Of the more than 7,500 ballots cast across Fayette County during the June 13 special bond election, 62 percent were opposed. Turnout more than doubled the amount in the failed bond elections in 2009 and 2001. Still, only about a quarter of the county's voters took part.
A few days later, Martirano named Randolph County Schools Superintendent Terry George as Fayette's new superintendent. He replaced Serena Starcher, a longtime Fayette associate superintendent who now works in Raleigh County.
In September, the state school board voted 6-3 to approve Fayette's new consolidation plan, which was backed by George and Martirano. Tom Campbell, Beverly Kingery and Bill White voted against the plan after Campbell made a failed motion to amend it to remove Meadow Bridge High's closure, and White seconded the motion to bring it to a vote.
Later that same month, the SBA board - which had Campbell among its 11 members and has since added White - shot down the plan, a move that meant the SBA board wouldn't even consider it for funding this month. At the meeting, SBA board members raised objections to forcing Fayette schools to consolidate despite county voters rejecting the June bond, and at least two members suggested the board should vote against the plan so as not to give Fayette "false hope" of the idea receiving funding.
In a letter sent to the news media by the West Virginia Department of Education's spokeswoman, state school board President Mike Green called the SBA board's move "unprecedented" and unlawful.
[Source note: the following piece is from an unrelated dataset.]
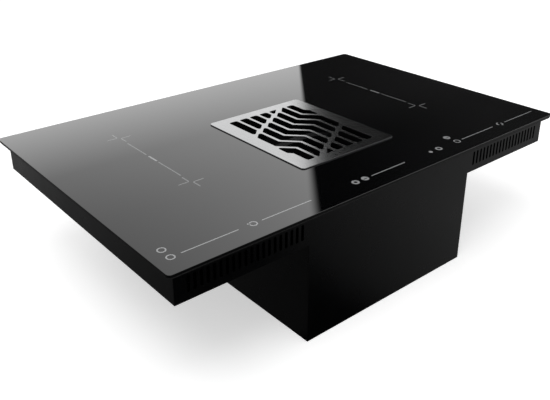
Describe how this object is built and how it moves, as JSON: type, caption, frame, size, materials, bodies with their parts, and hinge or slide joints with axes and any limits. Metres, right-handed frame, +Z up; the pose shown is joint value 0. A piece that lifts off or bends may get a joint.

White criticized Green's letter, citing it and other Fayette-related issues in an ethics complaint he recently filed against Green.
The Fayette County Commission, members of which support the consolidation plan, sued the SBA over its vote, and the SBA reversed course and approved the plan, allowing it to be considered for funding. Fayette County Commissioner Matt Wender said it was too early to say if the commission would launch another lawsuit.
One woman in the audience, angry over the Fayette decision, raised her vote after the decision to fund other counties, calling the SBA board members pathetic.
"We have children that are in danger and you do not see that; you do not," she said. "I don't understand."